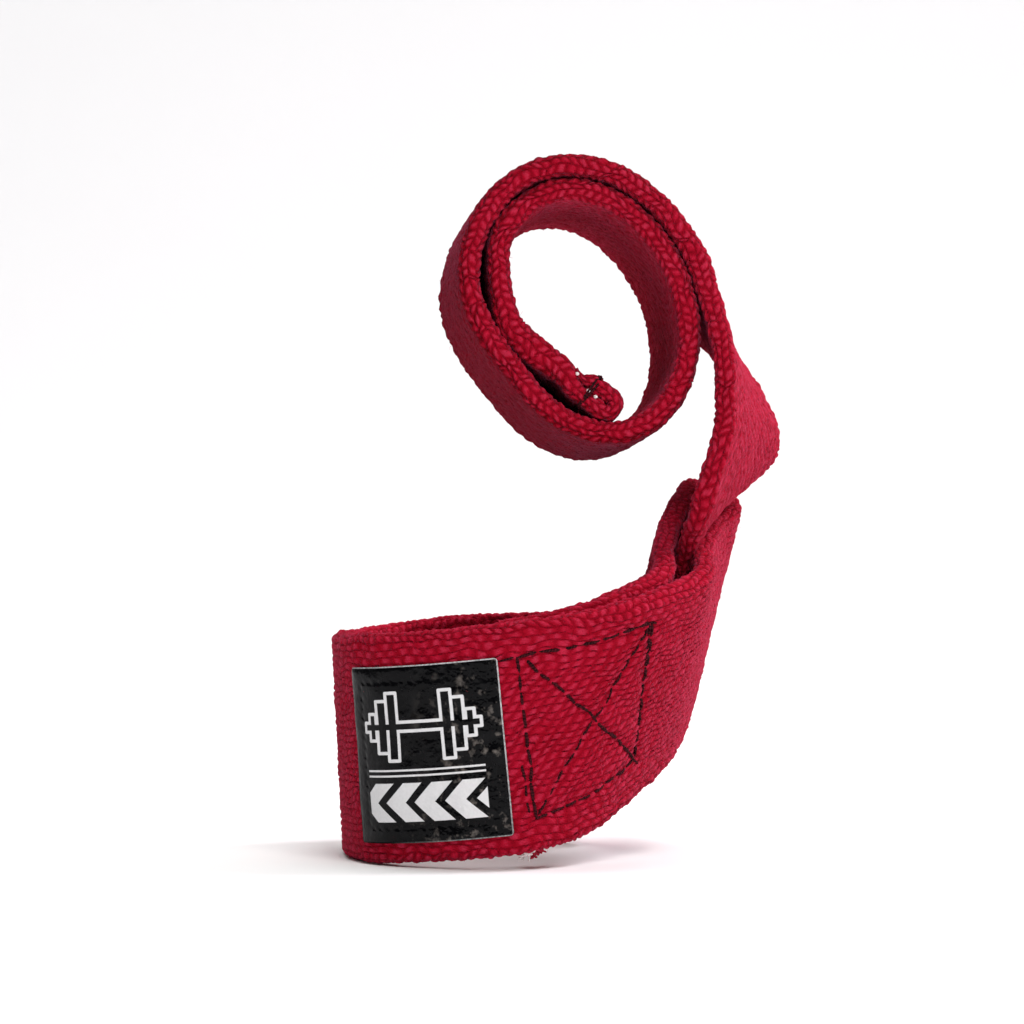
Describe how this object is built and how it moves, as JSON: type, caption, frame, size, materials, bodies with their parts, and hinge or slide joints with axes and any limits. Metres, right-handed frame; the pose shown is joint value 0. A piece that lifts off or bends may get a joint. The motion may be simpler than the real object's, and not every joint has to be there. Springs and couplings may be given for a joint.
{
  "type": "weightlifting strap",
  "caption": "Heavy cotton webbing strap closed round a wrist hollow by its own sewn eye, with its tail rolled as round a bar and ended in a hem.",
  "frame": {"origin": "middle of the wrist hollow, where the strap sits on a wrist", "axes": "+Z along the forearm towards the hand, +X towards the palm, the label faces -Y"},
  "size_m": [0.0779, 0.0747, 0.1188],
  "materials": {
    "webbing": "heavy matt cotton webbing, crimson, coarse plain weave",
    "label": "glossy black with a thin pale border"
  },
  "bodies": {
    "root": {"strap": "webbing", "label": "label"}
  },
  "joints": []
}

-.-.-

Your task: Copy each line of the data exactly, leaving nothing out.

Task response:
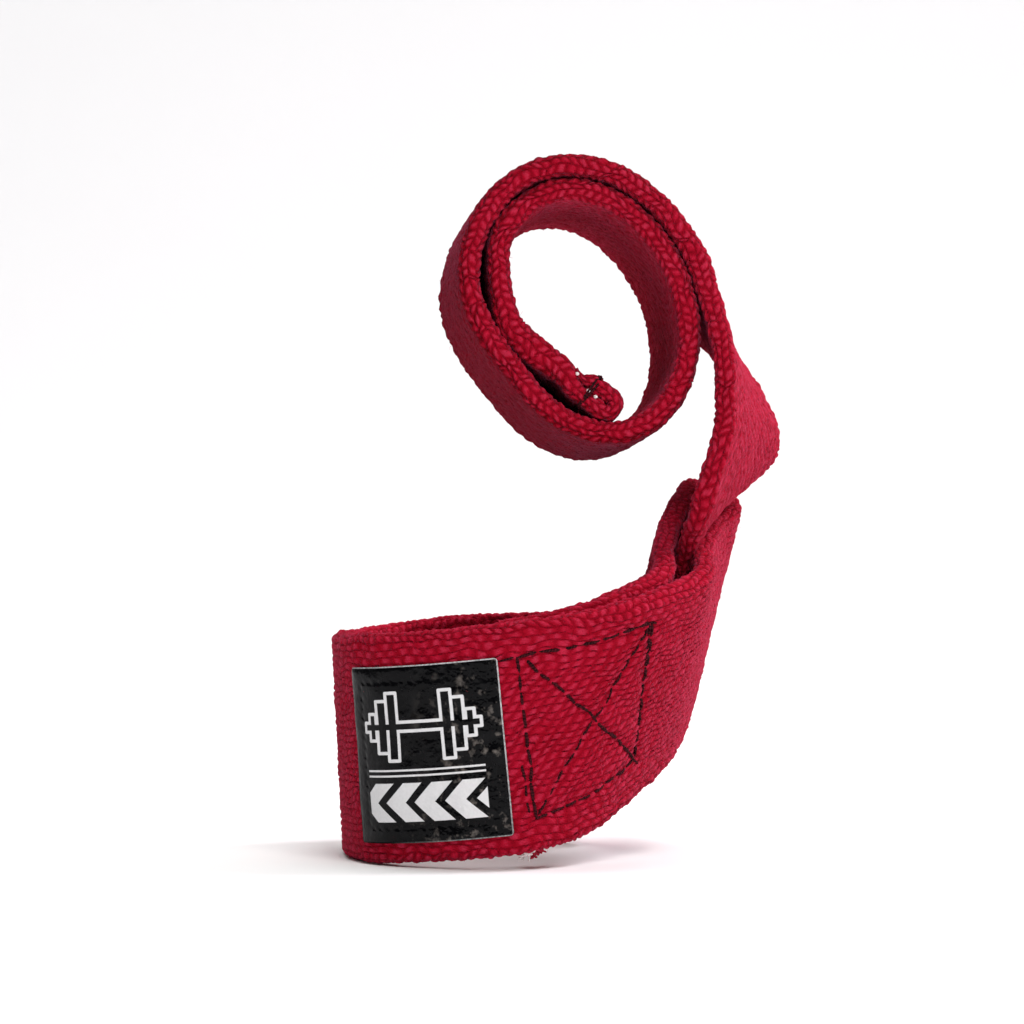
Describe how this object is built and how it moves, as JSON: type, caption, frame, size, materials, bodies with their parts, and hinge or slide joints with axes and any limits. Metres, right-handed frame; the pose shown is joint value 0. A piece that lifts off or bends may get a joint. The motion may be simpler than the real object's, and not every joint has to be there. Springs and couplings may be given for a joint.
{
  "type": "weightlifting strap",
  "caption": "Heavy cotton webbing strap closed round a wrist hollow by its own sewn eye, with its tail rolled as round a bar and ended in a hem.",
  "frame": {"origin": "middle of the wrist hollow, where the strap sits on a wrist", "axes": "+Z along the forearm towards the hand, +X towards the palm, the label faces -Y"},
  "size_m": [0.0779, 0.0747, 0.1188],
  "materials": {
    "webbing": "heavy matt cotton webbing, crimson, coarse plain weave",
    "label": "glossy black with a thin pale border"
  },
  "bodies": {
    "root": {"strap": "webbing", "label": "label"}
  },
  "joints": []
}